Sema katmanlarının, yani evrene bakacağımız algı sınırını gösteren gözlüklerin sayısı pek çoktur. Hangi seviyeden bakarsanız o seviye evrensel ölçekte bir algısal ağı oluşturur ve evren, o gözlükten görüldüğü haliyle bilinir. Bu nedenle Kur’an’da da, yer, şu normal halimizle algıladığımız evrensel katmanı simgelemek üzere tekil, semalar ya da gökler ise, çoğul olarak kullanılmıştır. İşte gelecek makalelerimizde işleyeceğimiz cennet, cehennem, ahiret hayatı ile dünya hayatı arasındaki ilişki, yukarıdaki göklerle yeryüzü arasındaki bir ilişki olarak değil, maddi evrenle bu maddi evrenin unsurları ya da oluşturucuları olan maddesel parçacıkların ve/veya enerjisel frekansların latif özsel katmanları arasındaki ilişkiler açısından ele alınacaktır. Benzer şekilde Adem’in cennetten dünyaya kovuluşu da, ayetlerle dünyada yaratıldığı aşikar olan Adem’in gökyüzünden dünyaya düşmesi değil, maddi alemin latif tabakalarını algılayan bir bilinçlilik halinden, maddi alemleri algılayan bir bilinçlilik haline blokelenmesiyle izah edilecektir.

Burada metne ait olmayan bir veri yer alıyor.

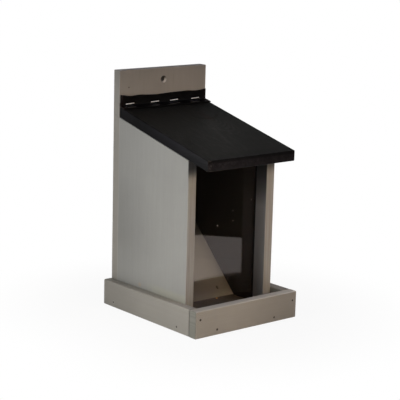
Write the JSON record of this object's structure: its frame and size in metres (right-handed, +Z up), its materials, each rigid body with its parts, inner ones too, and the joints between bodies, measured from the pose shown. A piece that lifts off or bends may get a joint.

Burada hemen belirtelim ki, Kur’an’da Arş ile simgelenen, Allah’ın, bize göre olan, Hiçlik makamıdır. Öyle ki o makama kadar yedi kat gökyüzü vardır. Yani algısal açılımlarımıza bağlı çok sayıda sema katmanları… Ama artık hiçbir varlığın algılamasının mümkün olmadığı derinliğe ulaşıldığında, o deruni öz, Arş ile yani Hu’nun* mekânıyla, Hiçlik boyutuyla simgelenir ki, gerçekte de her an ve mekânda olan Gerçek, Mutlak, Tek varlık hep O’dur. Meşhur Miraç hadisinde Cebrail’in çıkamadığı, çıkarsa yanıp yok olacağı makam, işte bu Hiçlik makamıdır. O makamda hiçbir benliğin izafi de olsa mevcudiyeti söz konusu olamayacağı için bu durum yanmayla simgelenmiştir. Peygamberimiz ise Meleklerin çıkamadığı o makama ulaştığında, Allah’ı yine mutlak Varlık, Hu ya da hiçlik olarak değil, ancak kendi bilincinde, bir insan şeklinde suret almış haliyle görebilmiştir. Zira mutlak anlamda o makama ulaşmak, izafi bilincin yok olması, varlığın asıl öze dönmesi, Hu’ya karışması demektir. O nedenle keşif ehli de, bilebildiğimiz kadarıyla, O makamda (hatta tüm makamlarda) sürekli kalamaz, sadece o makamı bizim ölçülerimizle anlık, ancak Hu’da an-ı daimi tadarak müşahede edebilirler. Kesintiye uğrayan bilinçleri, tekrar izafi benliklerini oluşturduğunda, bu tecrübe ancak An’da idrak edilmiş güçlü bir his olarak kalır. Zira izafi benlikte An, An-ı daim değil, ancak An-ı daimi kendine göre tatma halidir. An-ı daim sadece ve sadece Hu’ya mahsustur.